En route pour une politique africaine de réparation

Cette activité connait également la participation du Panel qui accompagne le mandat de la RDC à l’Union Africaine. Pour le professeur Ntumba Luaba, président dudit panel, la mission de ces assises s’étale à toute l’Afrique. 

« Nous avons un président de la République, soutenu par la première dame, qui sont très sensibles aux questions de réparations par rapport aux violences sexuelles. En octobre dernier, nous avions tenu une table ronde inclusive nationale avec en perspective la création d’un Fonds national de réparation. Nous avons voulu saisir cette opportunité, au moment où le Chef de l’Etat est encore le président en exercice de l’Union Africaine pour pouvoir porter cette question de réparation au niveau de l’UA et que l’on puisse sensibiliser tous les Chef d’Etat et des gouvernements pour que l’Afrique ait une véritable politique de réparation holistique. L’occasion sera également saisie ce 25 novembre car nous allons accueillir plus de 07 Chefs d’Etats et des gouvernements pour la masculinité positive », dit-il.  

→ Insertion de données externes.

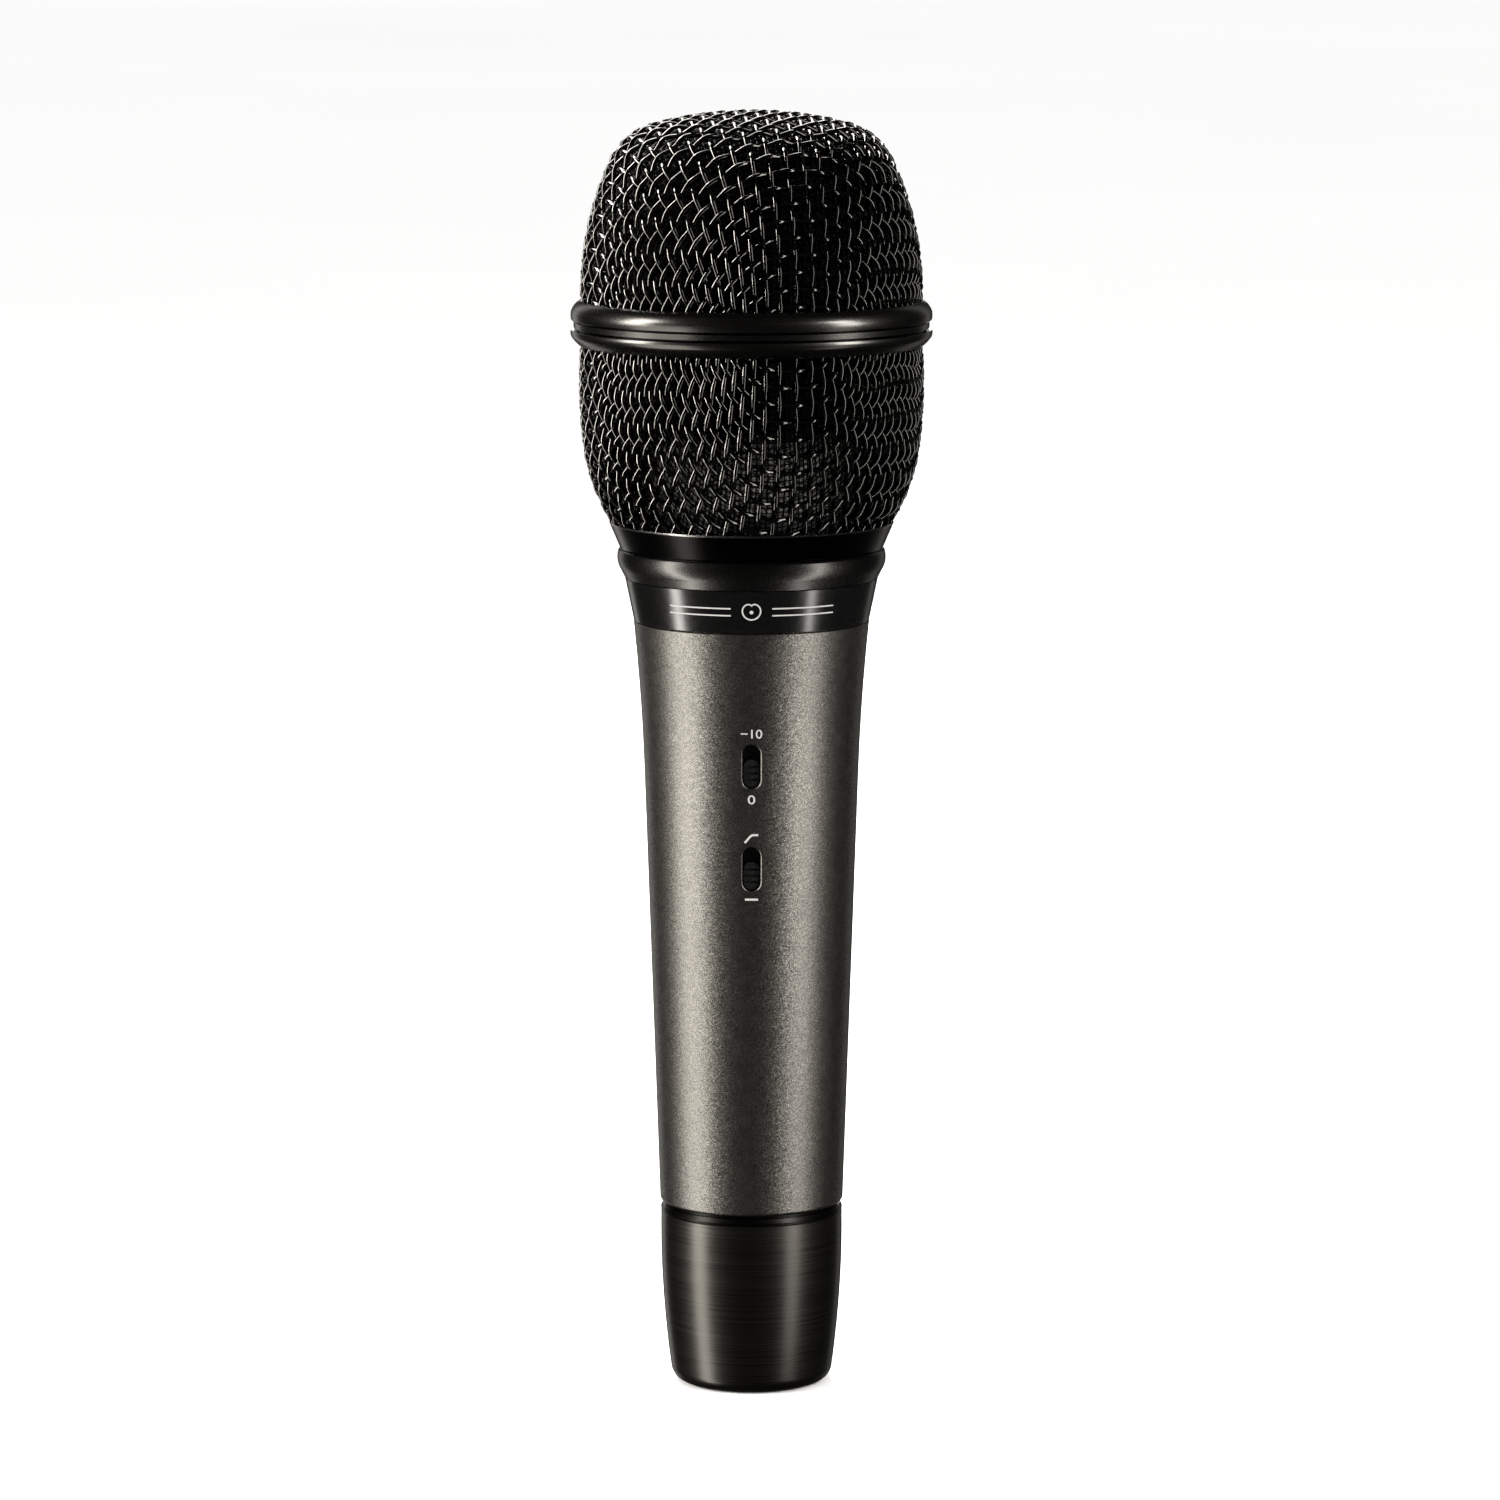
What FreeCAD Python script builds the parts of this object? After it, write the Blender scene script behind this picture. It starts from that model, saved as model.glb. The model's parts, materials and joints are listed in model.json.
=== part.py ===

Par ailleurs, lors de cette tribune, des sujets tels que les besoins et les attentes des survivant. es de violences sexuelles liées aux conflits, la participation des survivantes à la conception, la mise en œuvre et le suivi des réparations, le rôle majeur de la société civile, des groupes de défense des survivantes ou de la communauté internationale, ainsi que la nécessité d'instaurer des programmes de réparations sensibles au genre et avec une forte dimension transformatrice.